FYI, our software using finite element method to solve engineering problems. In general, matrix size to be solved ranges
from a few hundred to more than 10 thousand. We also have a outer loop that repeats the same procedure for a few to a few thousands times depending on the inputs.
We are currently using Intel FORTRAN compiler. Some time ago we implemented OpenMP in our code to the outer loop, which results in 1/N computational speed up (N is the number of cores used). We are quite happy about OpenMP.
Now reading your description about PGI Visual FORTRAN, it seems that
we can make the code speed up even more if an accelerator is attached
to the host CPU. We definitely are very interested in this and have the following questions:
(1) We use LAPACK in our code.
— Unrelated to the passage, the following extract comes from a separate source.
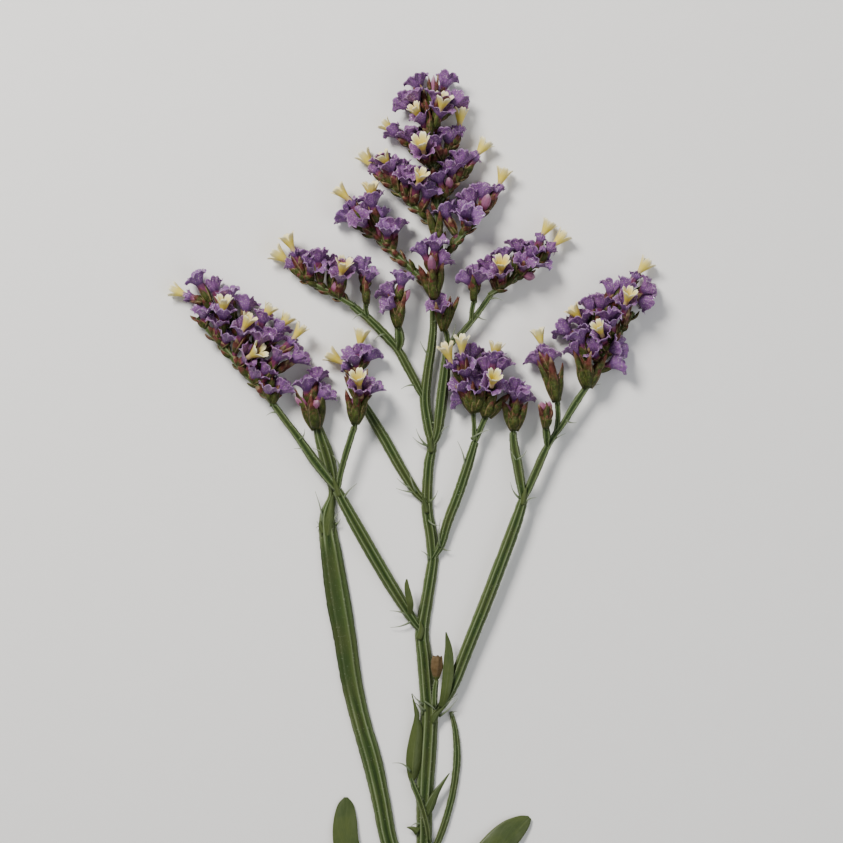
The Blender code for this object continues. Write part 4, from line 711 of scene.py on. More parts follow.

Will PGI visual Fortran support LAPACK?
(2) About your statement "PGI Unified Binary™ technology provides the ability to generate a single executable file with code sequences optimized for multiple AMD, Intel and NVIDIA processors. " Do you mean that we can compile the code into one executable to different end uses no matter if they have AMD, Intel or NVIDIA accelerators? What’s the performance comparison for different accelerators using the same executable?
(3) If switching from Intel Fortran 2012 to GPI Visual Fortran straight forward?
(4) As I mentioned before, most of CPU time is used for setting up and solve a large matrix, and repeat the process over and over again. Therefore, we are able to put OpenMP directives at the outmost loop ( repeating the process part), the most efficient way. However, depending on the inputs, the number of repeating process might be just a few to a few thousands. For OpenMP, it’s OK since the maximum number of cores are limited, less than 10 for most cases. For graphic chip, the number of cores can be a few hundred. If the number of iterations of the outmost loop is only a few, will I see the supposed speed up or do I need to carefully modify the code?
(5) About memory. Our code requires large memory. How the required memory for the computation is allocated from the host to GPU?
Thank you so much.